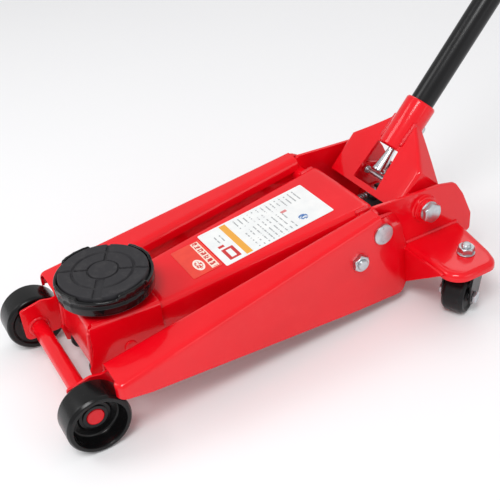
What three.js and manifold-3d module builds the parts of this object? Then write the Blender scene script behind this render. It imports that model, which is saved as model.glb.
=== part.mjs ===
// Hydraulic floor jack, 3 tonne class, with the arm lowered and the handle raised to its resting slope.
// Millimetres, +X towards the handle, +Y towards the jack's right side, +Z up, floor at Z = 0.
// Shapes are laid out from the front axle, at X = 0, and the whole is then moved so that the
// middle of its footprint lies at the origin.
import * as THREE from 'three';
import { mergeVertices } from 'three/addons/utils/BufferGeometryUtils.js';
import Module from 'manifold-3d';

const wasm = await Module();
wasm.setup();

// Driving dimensions
const GAP = 0.3; // clearance between neighbouring pieces
const SHEET = 4; // side member and bracket sheet thickness

const WHEEL = {
  radius: 38, width: 37, outerY: 127, tread: 7, boreRadius: 11, hubRadius: 17, recess: 20, hubRise: 1.5,
};
const AXLE = { radius: 10.5, z: 38, endY: 111.5 };

const SIDE = {
  webY: 82.5, noseX: -19, flangeX: 29, flangeEndX: 393, skirtEndX: 430,
  skirtY: 129.3, taper: 0.0713, topZ: 80, rise: 0.1726, cornerRadius: 12,
};
const REAR_PLATE = { outerY: 87.5, thickness: 5 };
const CROSS_BAR = { x: 230, z: 50 };
const SHELF = {
  topZ: 77, thickness: 6, frontX: 443, rearX: 535, outerRearX: 519, outerY: 187, cornerRadius: 26,
};

const ARM_PIVOT = { x: 395, z: 121, shaftRadius: 11, headRadius: 13.5 };
const NOSE_PIN = { x: 73, z: 62, radius: 8 };
const ROD_OFFSET = { x: -37, z: -25 }; // from each arm pivot to the rod pivot that shadows it
const ROD_PIN_RADIUS = 7;
const ARM = { frontX: 66, rearX: 411, frontHalf: 41.4, rearHalf: 67, topZ: 92, rise: 0.13 };
const CRANK = { radius: 38, restAngle: 36, pinRadius: 6.5, cheekY: 13, cheekWidth: 7 };

const NOSE = { half: 51, frontX: 29, rearX: 118, topZ: 112 };
const SADDLE = { x: 73, z: 114, cupRadius: 59, padRadius: 53.5, topZ: 143.5, turn: -30 };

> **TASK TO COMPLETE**
Exactly how many lines of the listing above contain the string "that"? Give no more than the number.

> **ANSWER TO THE TASK**
3